La grande défiance à l’endroit des politiques et des médias qui traversent les rangs de la Manif pour tous explique sans doute pourquoi la rumeur se propage sur la « théorie du genre ». Le ministre de l’Education nationale a eu beau faire plusieurs mises au point sur une prétendue « théorie du genre » enseignée à l’école, ses paroles s’envolent. « On nous ment », répète-t-on à la Manif pour tous. Pour illustrer ce « mensonge » une Grenobloise nous raconte par exemple qu’un de ses amis « qui a des enfants dans le public » lui a dit que la « théorie du genre » allait être enseignée à partir de septembre. Elle a entendu aussi qu’il y aurait une éducation sexuelle dès le plus jeune âge. Sans pouvoir nous donner plus de précision sur ces informations. Ce n’est pas seulement le ministre de l’Education qu’on ne croit pas.
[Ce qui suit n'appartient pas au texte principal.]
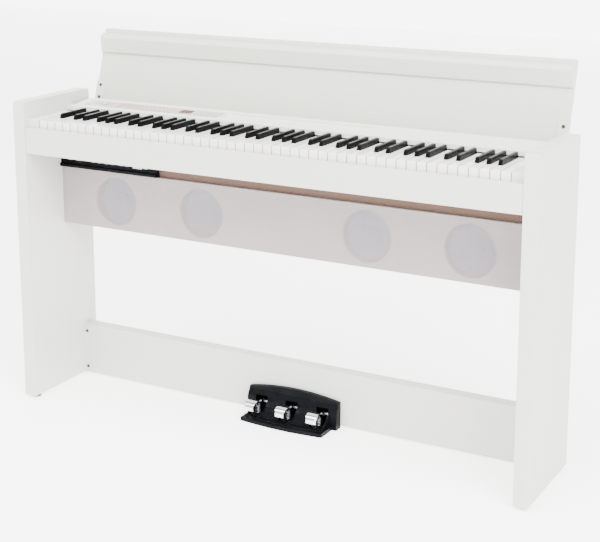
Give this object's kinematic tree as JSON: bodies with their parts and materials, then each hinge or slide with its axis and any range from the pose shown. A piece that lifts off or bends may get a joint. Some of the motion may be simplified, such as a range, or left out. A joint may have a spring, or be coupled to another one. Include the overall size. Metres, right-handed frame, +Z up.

C’est également l’école en tant qu’institution qui est remise en question. L’autre leitmotiv qui revenait avec insistance sous la forme de slogan : l’école ne doit pas s’occuper des question d’égalité filles/garçons. Il s’agit d’une question familiale. Florian « et [son] épouse », comme ils se présentent eux-mêmes, reprennent le mot d’ordre de lutte contre « l’indifférenciation des sexes » que le gouvernement voudrait imposer sournoisement. « L’épouse de Florian » et Florian sont venus de Livron, dans la Drôme, pour manifester avec les grands parents. A 33 ans, ils ont six enfants et sont professeurs dans l’enseignement catholique. « L’épouse de Florian » prend l’exemple de leur quatrième enfant, une fille :

« On l’a élevée comme ses trois frères aînés et pourtant elle joue à la poupée. Elle joue à la maman car elle a la maternité en elle ».

Elle poursuit :

« On veut nous faire croire qu’une femme est égale à une homme. C’est faux, nous avons nos spécificités. L’école ne doit pas se mêler de la famille et des valeurs que nous transmettons aux enfants. Est-ce que c’est le rôle de l’école de faire réfléchir les enfants sur leur orientation et leur identité sexuelle ? »

A cette question, certains répondent que oui mais ils n’ont certainement pas manifesté ce dimanche.

 

> Article modifié le lundi 3 février avec la précision sur la rapide présence du candidat UMP à la mairie de Lyon, Michel Havard.